We hope that you'll first give online dating a try because it's a game changer, and there are millions of shy guys who once they start using it, begin to feel much more comfortable with themselves and their dating lives.
People who're shy are also usually very passionate about their interests, and when they're enjoying those interests, they tend to open up a bit, and feel more comfortable in their own skin since they're doing something they know for a fact that they're good or knowledgable at.
No matter what your interests may be, there's almost certainly at least a handful of people in the city you live in that also enjoy those things. In all likelihood, there's a large number of them. Use the internet to seek out meet-up groups or gatherings of people near your home that focus on your passions. If you love to read, then you should obviously join a book club. Maybe two of them!
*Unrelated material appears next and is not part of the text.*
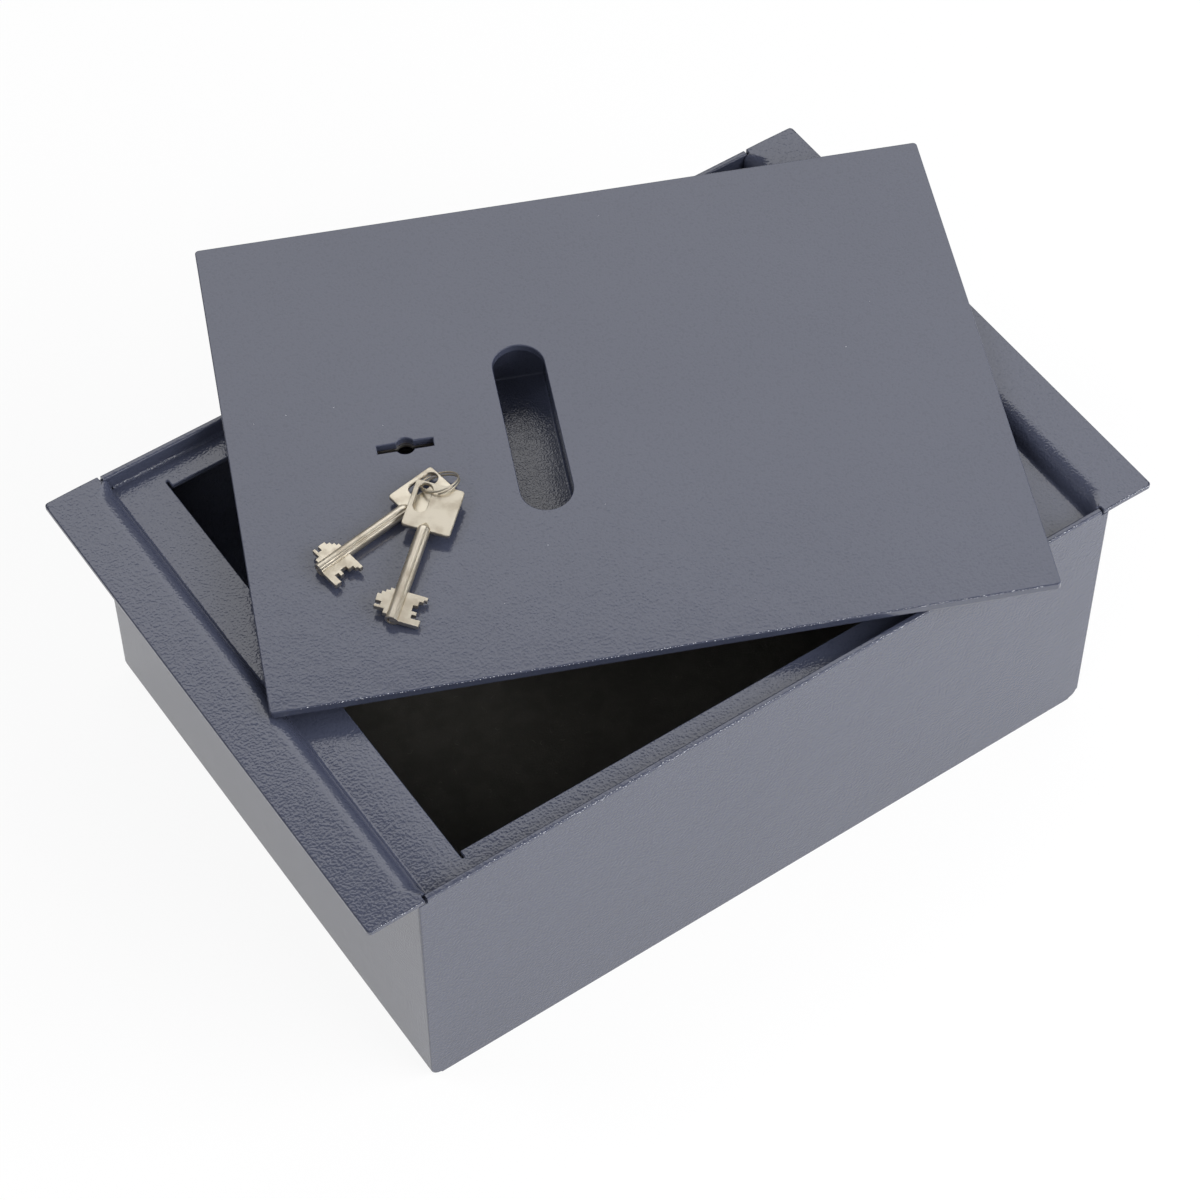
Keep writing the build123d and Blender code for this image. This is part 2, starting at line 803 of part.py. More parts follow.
def lid_frame():
    """The lid's frame as it lies on three points of the box.

    It rests on its front corner over the left flange, on the back tongue over the right
    flange and on the front stiffener bar where that crosses the front rim.
    """
    turn = math.radians(lid_turn)
    bar_x = (-wall_inside - lid_y + bar_edge * math.cos(turn)) / math.sin(turn)
    corner = Vector(-lid_length / 2, -lid_depth / 2, 0)
    tongue = Vector(tongue_step, tongue_off - tongue_width / 2, tongue_drop + tongue_sheet)
    rim = Vector(bar_x, -bar_edge, bar_thick)
    normal = (tongue - corner).cross(rim - corner)
    rise_x = -normal.X / normal.Z
    rise_y = -normal.Y / normal.Z
    height = body_height + rest_gap - rise_x * corner.X - rise_y * corner.Y
    tilted_x = Vector(1, 0, rise_x)
    tilted_z = Vector(-rise_x, -rise_y, 1)
    flat = Plane(origin=(0, 0, 0), x_dir=tilted_x, z_dir=tilted_z)
    return Location((lid_x, lid_y, height), (0, 0, lid_turn)) * flat.location


def save(piece, name):
    """Write one sub-part."""
    export_step(piece, f"parts/{name}.step")


def main():
    """Make every piece where it lies and write it."""
    on_lid = lid_frame()
    in_lock = on_lid * Pos(key_x, key_y, 0)

    save(base_pan(), "base_pan")
    save(side_wall(-1), "front_wall")
    save(side_wall(1), "back_wall")
    save(seat_frame(), "seat_frame")
    save(ledge_welds(), "ledge_welds")
    save(flange_welds(), "flange_welds")
    save(corner_welds(), "corner_welds")
    save(floor_mat(), "floor_mat")

    save(on_lid * lid_plate(), "lid_plate")
    save(on_lid * handle_pocket(), "handle_pocket")
    save(on_lid * stiffener_bar(-1), "front_stiffener_bar")
    save(on_lid * stiffener_bar(1), "back_stiffener_bar")
    save(on_lid * lid_tongue(-1), "front_lid_tongue")
    save(on_lid * lid_tongue(1), "back_lid_tongue")

    save(in_lock * hard_plate(), "hard_plate")
    save(in_lock * keyhole_washer(), "keyhole_washer")
    save(in_lock * lock_case(), "lock_case")
    save(in_lock * lock_cover(), "lock_cover")
    save(in_lock * key_post(), "key_post")
    save(in_lock * lever_pin(), "lever_pin")
    save(in_lock * guide_pin(), "guide_pin")
    save(in_lock * lock_studs(), "lock_studs")
    save(in_lock * lock_nuts(), "lock_nuts")
    save(in_lock * cover_screws(), "cover_screws")
    save(in_lock * lock_bolt(), "lock_bolt")
    for number in range(lever_count):
        save(in_lock * lever(number), f"lever_{number + 1}")
    save(in_lock * lever_springs(), "lever_springs")

    under = place_key(under_key_x, under_key_y, under_key_rise, under_key_turn, under_key_roll)
    upper = place_key(upper_key_x, upper_key_y, upper_key_rise, upper_key_turn, upper_key_roll)
    save(on_lid * under * key(), "under_key")
    save(on_lid * upper * key(), "upper_key")
    save(on_lid * key_ring(), "key_ring")
    print(f"key ring: least gap between its turns {ring_gap():.2f} mm")


main()
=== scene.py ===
"""Floor safe with its lid lifted askew and two keys lying on the lid.

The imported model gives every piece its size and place. This script dresses it: powder coat on
the box and lid, rippled welds, a felt mat with lint, pipe keys with coined edges, a round wire
ring and the metals of the lock, in a plain pale studio.
"""

import logging
import math
import random
from dataclasses import dataclass
from enum import Enum
from typing import Any, Callable, Iterable, Optional, Sequence, Union

import bmesh
import bpy
from mathutils import Euler, Matrix, Vector, noise


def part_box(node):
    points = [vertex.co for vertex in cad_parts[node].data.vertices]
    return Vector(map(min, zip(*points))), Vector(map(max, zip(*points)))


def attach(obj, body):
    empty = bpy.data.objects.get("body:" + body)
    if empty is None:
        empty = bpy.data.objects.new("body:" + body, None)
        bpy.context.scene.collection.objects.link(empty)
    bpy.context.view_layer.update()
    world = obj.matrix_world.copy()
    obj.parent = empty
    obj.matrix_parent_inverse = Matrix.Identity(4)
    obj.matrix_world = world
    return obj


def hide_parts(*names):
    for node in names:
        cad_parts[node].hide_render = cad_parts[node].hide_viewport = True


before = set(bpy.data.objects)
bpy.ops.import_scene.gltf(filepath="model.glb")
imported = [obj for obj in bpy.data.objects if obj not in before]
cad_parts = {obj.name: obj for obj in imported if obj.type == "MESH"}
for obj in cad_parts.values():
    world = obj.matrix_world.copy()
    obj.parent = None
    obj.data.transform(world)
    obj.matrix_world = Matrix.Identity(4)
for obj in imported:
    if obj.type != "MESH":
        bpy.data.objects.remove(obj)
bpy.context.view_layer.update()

MM = 0.001
LOG = logging.getLogger("floor_safe")

Colour = tuple[float, float, float]
Point = tuple[float, float, float]
Flat = tuple[float, float]
Mesh = bpy.types.Mesh
Build = bmesh.types.BMesh
Vertex = bmesh.types.BMVert
Material = bpy.types.Material
Piece = bpy.types.Object


# Shader maths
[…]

If you're a cineast, there will surely be film groups that meet up at least monthly (if not more frequently) to watch cool movies together. To start, the smaller the group, the better, so that you're able to not feel overwhelmed by the number of people. You can of course join larger groups later, but keep things modest until you're more comfortable with socializing.
If you discover that there isn't a group for you to join that matches your interests, you can start your own. Start small, advertise your meetings onlyne on themed message boards, through social media, and if your interest is unique enough, you might even be able to get a little coverage on the news.
Through the people you meet at these groups, your social circles will grow, and you'll become more and more likely to find someone who you're a match with, and with whom hooking up with will feel completely natural.